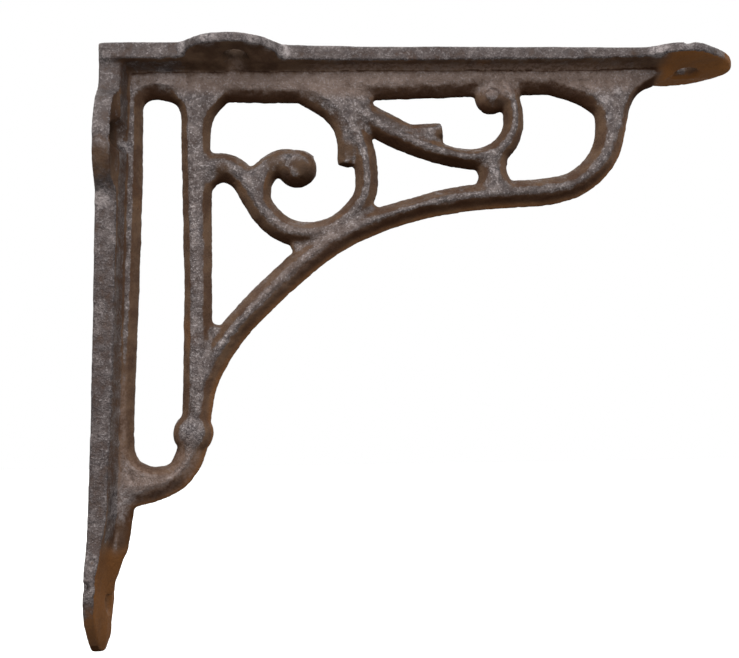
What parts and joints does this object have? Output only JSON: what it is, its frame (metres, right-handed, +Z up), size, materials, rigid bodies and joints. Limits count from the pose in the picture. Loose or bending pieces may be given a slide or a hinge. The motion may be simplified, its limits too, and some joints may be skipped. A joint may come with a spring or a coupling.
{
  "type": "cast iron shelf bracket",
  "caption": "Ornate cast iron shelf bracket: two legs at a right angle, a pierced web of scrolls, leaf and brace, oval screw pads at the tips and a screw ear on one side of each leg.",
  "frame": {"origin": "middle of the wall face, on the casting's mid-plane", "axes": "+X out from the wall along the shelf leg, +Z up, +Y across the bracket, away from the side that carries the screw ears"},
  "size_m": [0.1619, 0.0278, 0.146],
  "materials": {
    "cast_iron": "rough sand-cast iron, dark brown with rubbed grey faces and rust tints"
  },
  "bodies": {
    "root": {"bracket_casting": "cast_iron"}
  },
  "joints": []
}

▬▬▬▬▬▬▬▬▬▬

▶ **THE REQUEST**: Each line with the string "right" in it needs to be found and copied.

▶ **FINAL RESULT**:
What parts and joints does this object have? Output only JSON: what it is, its frame (metres, right-handed, +Z up), size, materials, rigid bodies and joints. Limits count from the pose in the picture. Loose or bending pieces may be given a slide or a hinge. The motion may be simplified, its limits too, and some joints may be skipped. A joint may come with a spring or a coupling.
  "caption": "Ornate cast iron shelf bracket: two legs at a right angle, a pierced web of scrolls, leaf and brace, oval screw pads at the tips and a screw ear on one side of each leg.",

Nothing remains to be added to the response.